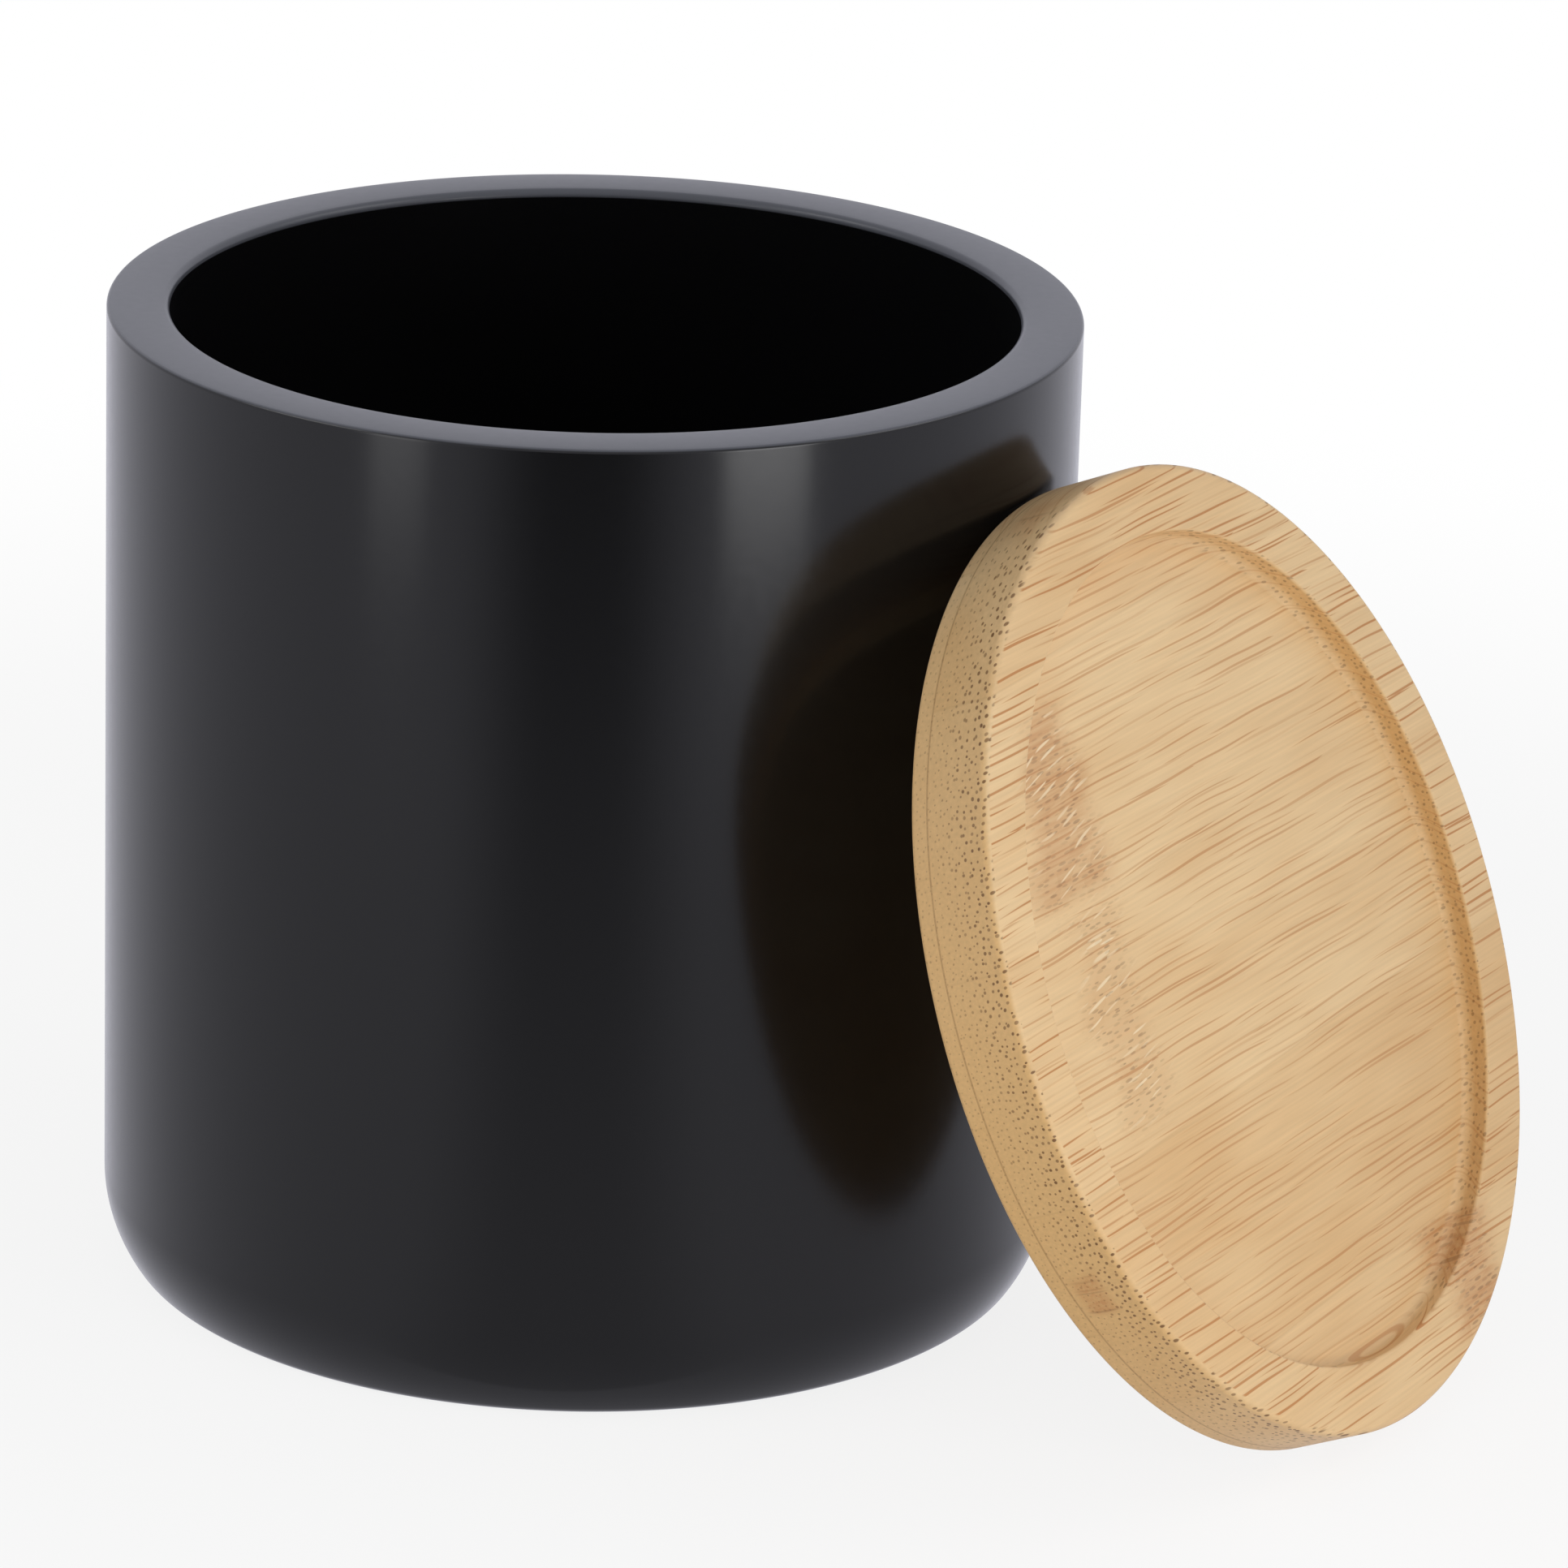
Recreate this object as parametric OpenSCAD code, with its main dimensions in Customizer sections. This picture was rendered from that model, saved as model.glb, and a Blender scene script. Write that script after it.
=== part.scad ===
// Swab jar: a cast round jar with a drawn-in foot, and its machined wooden lid.
// The lid is off. It stands on its edge beside the jar and leans on the jar's wall.
// Origin: the jar's axis, in the plane that the jar stands on. +Z is up.
// The lid leans at the +X side, with its dished face turned away from the jar.

/* [Jar] */
// Outer diameter of the jar
jar_d = 100; // [70:0.5:150]
// Height of the jar
jar_h = 103.2; // [50:0.5:180]
// Thickness of the jar's wall
jar_wall = 6.2; // [3:0.1:10]
// Thickness of the jar's floor
jar_floor = 8; // [3:0.1:15]
// Radius between the cavity's wall and its floor
cavity_corner_r = 8; // [1:0.1:15]
// Rounding of the rim's inner and outer edge
rim_round = 0.4; // [0.1:0.05:1.5]

/* [Foot] */
// Radius of the wide arc that draws the wall in
foot_sweep_r = 14.2; // [10:0.1:30]
// Angle that the wide arc turns through
foot_sweep_angle = 33.8; // [10:0.1:45]
// Radius of the tight arc between the wide arc and the flat base
foot_corner_r = 2; // [0.5:0.1:6]

/* [Lid] */
// Thickness of the lid's board at its rim
lid_t = 8.9; // [6:0.1:14]
// How far the lid's edge stays inside the jar's outer wall
lid_inset = 0.1; // [0:0.05:3]
// Rounding of the edge between the lid's rim and its side
lid_front_round = 0.8; // [0.2:0.05:1.5]
// Rounding of the edge between the lid's underside and its side
lid_back_round = 0.5; // [0.2:0.05:1.5]

/* [Dish] */
// Width of the flat rim that is left round the dish
dish_rim_w = 7; // [3:0.1:15]
// Depth of the dish
dish_depth = 2.7; // [1:0.1:3.5]
// Radius between the dish's wall and its floor
dish_corner_r = 1.2; // [0.2:0.1:1.8]
// Rounding of the dish's upper edge
dish_lip_round = 0.35; // [0.1:0.05:0.6]

/* [Locating step] */
// Height of the step under the lid that drops into the jar's mouth
step_h = 3.2; // [1:0.1:5]
// Clearance all round between the step and the jar's inner wall
step_clearance = 0.6; // [0.2:0.05:2]
// Rounding of the step's outer edge
step_round = 0.5; // [0.1:0.05:0.9]

/* [Leaning lid] */
// Angle of the lid from upright
lean = 24; // [12:0.5:35]
// Space left between the leaning lid and the jar's wall
lean_clearance = 0.2; // [0.1:0.05:0.5]

/* [Hidden] */
$fn = 180;

// Length by which a cut passes the surface that it opens
CUT = 1;
// How far the foot's tight arc stands proud of the wide arc, so that they cross
ARC_LAP = 0.01;

// Jar
jar_r = jar_d / 2;
mouth_r = jar_r - jar_wall;
sweep_centre_r = jar_r - foot_sweep_r;
arc_offset = foot_sweep_r - foot_corner_r;
// Height at which the wide arc leaves the straight wall
foot_h = foot_corner_r + arc_offset * sin(foot_sweep_angle);
// Radius of the flat base, where the tight arc ends
base_r = sweep_centre_r + arc_offset * cos(foot_sweep_angle) + ARC_LAP;
// Height at which the two arcs meet
arcs_meet_h = foot_corner_r * (1 - sin(foot_sweep_angle));

// Lid, lying flat with its underside at height 0
lid_r = jar_r - lid_inset;
dish_r = lid_r - dish_rim_w;
dish_floor_h = lid_t - dish_depth;
step_r = mouth_r - step_clearance;

// Leaning lid: height of its middle, with its lowest edge on the ground
edge_reach = lid_r - lid_back_round;
edge_rest_h = edge_reach * cos(lean) + lid_back_round * (1 - sin(lean));
step_reach = step_r - step_round;
step_rest_h = step_reach * cos(lean) + (step_h - step_round) * sin(lean) + step_round;
lid_mid_h = max(edge_rest_h, step_rest_h);

// Leaning lid: how far it reaches towards the jar from its middle, where its
// upper edge or its step meets the wall, or the rim meets them
rim_up_lid = (jar_h - lid_mid_h) / cos(lean);
rim_up_step = rim_up_lid + step_h * tan(lean);
edge_towards_jar = min(edge_reach, rim_up_lid) * sin(lean) + lid_back_round * (1 - cos(lean));
step_towards_jar = min(step_reach, rim_up_step) * sin(lean) + (step_h - step_round) * cos(lean) + step_round;
lid_mid_x = jar_r + lean_clearance + max(edge_towards_jar, step_towards_jar);

// Flat area between two radii and two heights
module band(r0, h0, r1, h1) {
    polygon([[r0, h0], [r1, h0], [r1, h1], [r0, h1]]);
}

// Flat round area, for an arc of an outline
module disc(r, h, radius) {
    translate([r, h]) circle(r = radius);
}

// Outline of the jar as if it were solid
module jar_outline() {
    band(0, 0, base_r, foot_h);
    disc(base_r, foot_corner_r, foot_corner_r);
    intersection() {
        disc(sweep_centre_r, foot_h, foot_sweep_r);
        band(0, arcs_meet_h, jar_r, jar_h - rim_round);
    }
    band(0, foot_h, jar_r, jar_h - rim_round);
    band(0, foot_h, jar_r - rim_round, jar_h);
    disc(jar_r - rim_round, jar_h - rim_round, rim_round);
}

// Outline of the space inside the jar, open at the top
module cavity_outline() {
    band(0, jar_floor, mouth_r - cavity_corner_r, jar_h + CUT);
    band(0, jar_floor + cavity_corner_r, mouth_r, jar_h + CUT);
    disc(mouth_r - cavity_corner_r, jar_floor + cavity_corner_r, cavity_corner_r);
    difference() {
        band(0, jar_h - rim_round, mouth_r + rim_round, jar_h + CUT);
        disc(mouth_r + rim_round, jar_h - rim_round, rim_round);
    }
}

// Outline of the lid's board, rounded at both outer edges
module board_outline() {
    band(0, 0, lid_r - lid_back_round, lid_back_round);
    disc(lid_r - lid_back_round, lid_back_round, lid_back_round);
    band(0, lid_back_round, lid_r, lid_t - lid_front_round);
    disc(lid_r - lid_front_round, lid_t - lid_front_round, lid_front_round);
    band(0, lid_t - lid_front_round, lid_r - lid_front_round, lid_t);
}

// Outline of the step under the board, rounded at its outer edge
module step_outline() {
    band(0, -step_h, step_r - step_round, 0);
    disc(step_r - step_round, step_round - step_h, step_round);
    band(0, step_round - step_h, step_r, 0);
}

// Outline of the dish, filleted at its floor and rounded at its upper edge
module dish_outline() {
    band(0, dish_floor_h, dish_r - dish_corner_r, lid_t + CUT);
    band(0, dish_floor_h + dish_corner_r, dish_r, lid_t + CUT);
    disc(dish_r - dish_corner_r, dish_floor_h + dish_corner_r, dish_corner_r);
    difference() {
        band(0, lid_t - dish_lip_round, dish_r + dish_lip_round, lid_t + CUT);
        disc(dish_r + dish_lip_round, lid_t - dish_lip_round, dish_lip_round);
    }
}

// The lid as it lies flat, dish upwards
module lid_flat() {
    rotate_extrude() difference() {
        union() {
            board_outline();
            step_outline();
        }
        dish_outline();
    }
}

module jar() {
    color("#2c2c30") rotate_extrude() difference() {
        jar_outline();
        cavity_outline();
    }
}

module lid() {
    color("#dcbf90") translate([lid_mid_x, 0, lid_mid_h]) rotate([0, 90 - lean, 0]) lid_flat();
}

jar();
lid();
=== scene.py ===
"""Looks of a satin black swab jar and the bamboo lid that leans on it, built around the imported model."""

import logging
import math
from dataclasses import dataclass
from enum import Enum
from functools import reduce
from operator import add
from typing import Mapping, Optional, Sequence, Union

import bpy
import numpy as np
from mathutils import Matrix, Vector


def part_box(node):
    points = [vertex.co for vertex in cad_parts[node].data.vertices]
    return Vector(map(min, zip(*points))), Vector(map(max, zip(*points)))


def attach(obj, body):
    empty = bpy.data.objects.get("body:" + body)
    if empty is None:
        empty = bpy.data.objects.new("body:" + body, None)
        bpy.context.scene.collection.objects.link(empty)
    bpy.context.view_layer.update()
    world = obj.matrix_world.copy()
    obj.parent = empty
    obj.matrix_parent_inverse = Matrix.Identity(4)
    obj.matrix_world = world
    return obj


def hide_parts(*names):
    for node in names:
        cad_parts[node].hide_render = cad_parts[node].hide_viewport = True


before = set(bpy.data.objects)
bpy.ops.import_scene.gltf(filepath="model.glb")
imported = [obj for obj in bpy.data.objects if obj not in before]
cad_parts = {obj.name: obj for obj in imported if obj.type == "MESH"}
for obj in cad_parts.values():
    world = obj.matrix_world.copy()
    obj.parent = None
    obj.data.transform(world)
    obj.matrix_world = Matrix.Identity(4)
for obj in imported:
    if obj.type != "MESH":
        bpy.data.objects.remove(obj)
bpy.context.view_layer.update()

MM = 0.001
BODY = "root"
# Share to which a surface cuts the grain across, below 0 where the surface faces the axis
END_GRAIN = "end_grain"

log = logging.getLogger("swab_jar")

Colour = tuple[float, float, float, float]
Value = Union[float, Sequence[float], "Signal"]


class Piece(Enum):
    """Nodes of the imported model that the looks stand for."""

    JAR = "jar"
    LID = "lid"


class Slot(Enum):
    """Material slots of the record."""

    RESIN = "black_resin"
    BAMBOO = "bamboo"


def screen(red: float, green: float, blue: float) -> Colour:
    """Turn a colour as a screen shows it into the linear colour that a shader takes.

    Args:
        red: Red from 0 to 255.
        green: Green from 0 to 255.
        blue: Blue from 0 to 255.

    Returns:
        Linear red, green and blue with an alpha of 1.
    """
    share = np.array([red, green, blue]) / 255
    linear = np.where(share <= 0.04045, share / 12.92, ((share + 0.055) / 1.055) ** 2.4)
    return (float(linear[0]), float(linear[1]), float(linear[2]), 1.0)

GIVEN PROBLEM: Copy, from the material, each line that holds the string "objects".

ANSWER FOR THE TASK:
    empty = bpy.data.objects.get("body:" + body)
        empty = bpy.data.objects.new("body:" + body, None)
        bpy.context.scene.collection.objects.link(empty)
before = set(bpy.data.objects)
imported = [obj for obj in bpy.data.objects if obj not in before]
        bpy.data.objects.remove(obj)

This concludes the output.